The wideout wouldn’t offer names when asked about which teammates he might be referring to, saying only, “I’ve learned a lot in that locker room, and I know that I would never want to be a problem to any franchise.”
The Steelers battled numerous off-field distractions this season, including the year-long holdout of running back Le’Veon Bell and several issues with wide receiver Antonio Brown. Those culminated with Brown’s absence from the team during Week 17 and now could lead to his departure via trade, though Smith-Schuster said in a separate interview Wednesday he expects things to get sorted out and for Brown to return.
The term “Kardashians” is not a new one used to describe these Steelers. Tight end Jesse James said much the same thing in an interview with PennLive.com in December.
“Ah man, we are — Kardashians,” James said. “We have, I mean, we’re something. …We were in the front of the ticker on ESPN too much for just reasons that weren’t related to football and not for us playing great ball.
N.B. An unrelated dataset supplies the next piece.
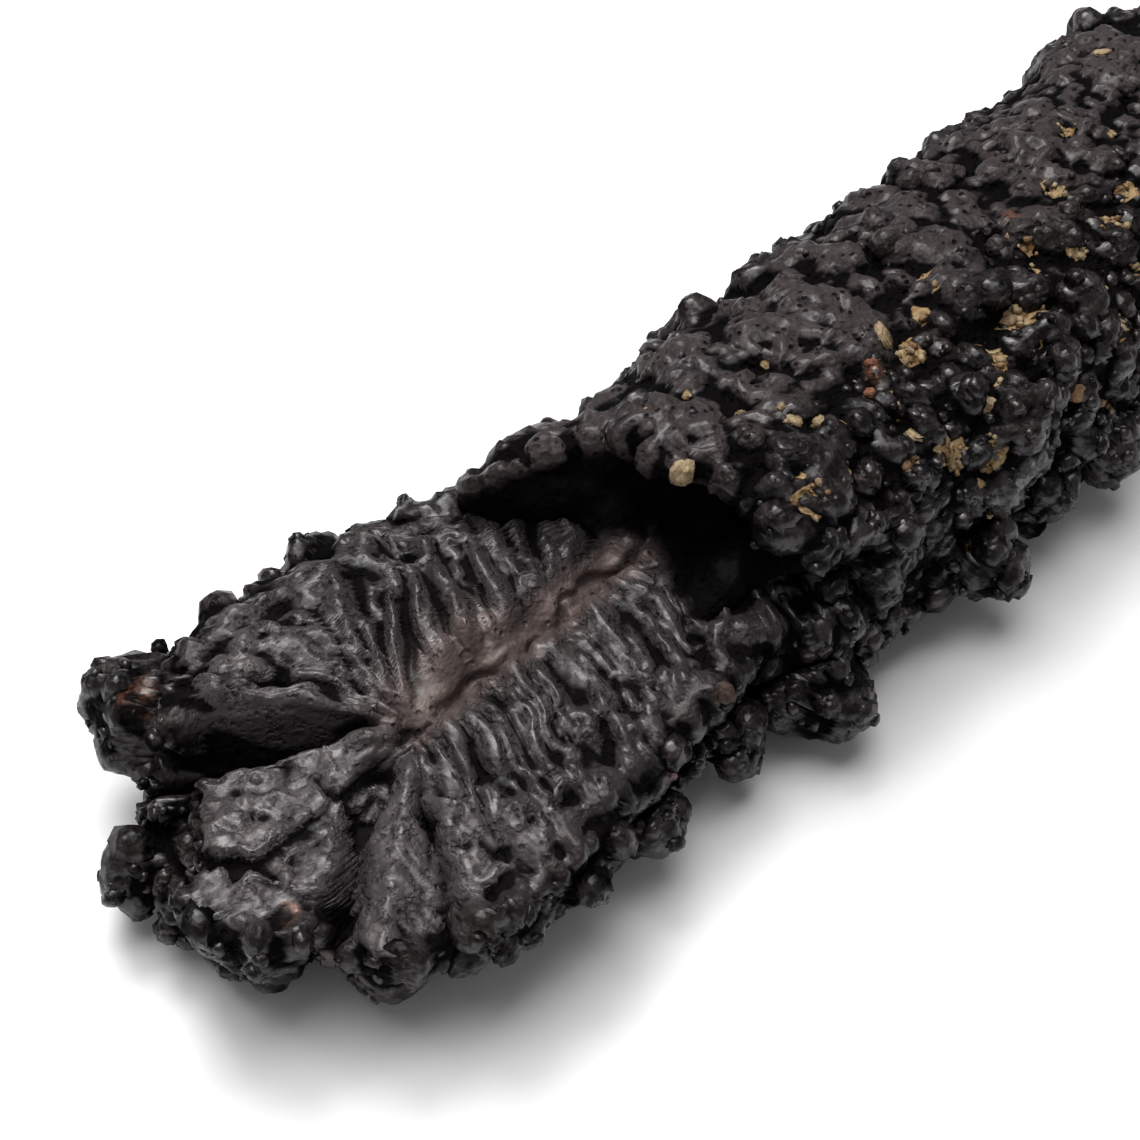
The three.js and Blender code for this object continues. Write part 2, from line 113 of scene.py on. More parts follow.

It was more distractions.”
Smith-Schuster’s comments Thursday came from a discussion about how the Steelers can back on track, after they missed the playoffs and snapped a streak of four consecutive seasons with at least 10 wins.
“For me, personally, let’s focus on the main goal: win a Super Bowl,” Smith-Schuster said.
In his second season, Smith-Schuster finished with 111 catches for 1,426 yards and seven touchdowns, garnering team MVP honors and reaching his first Pro Bowl.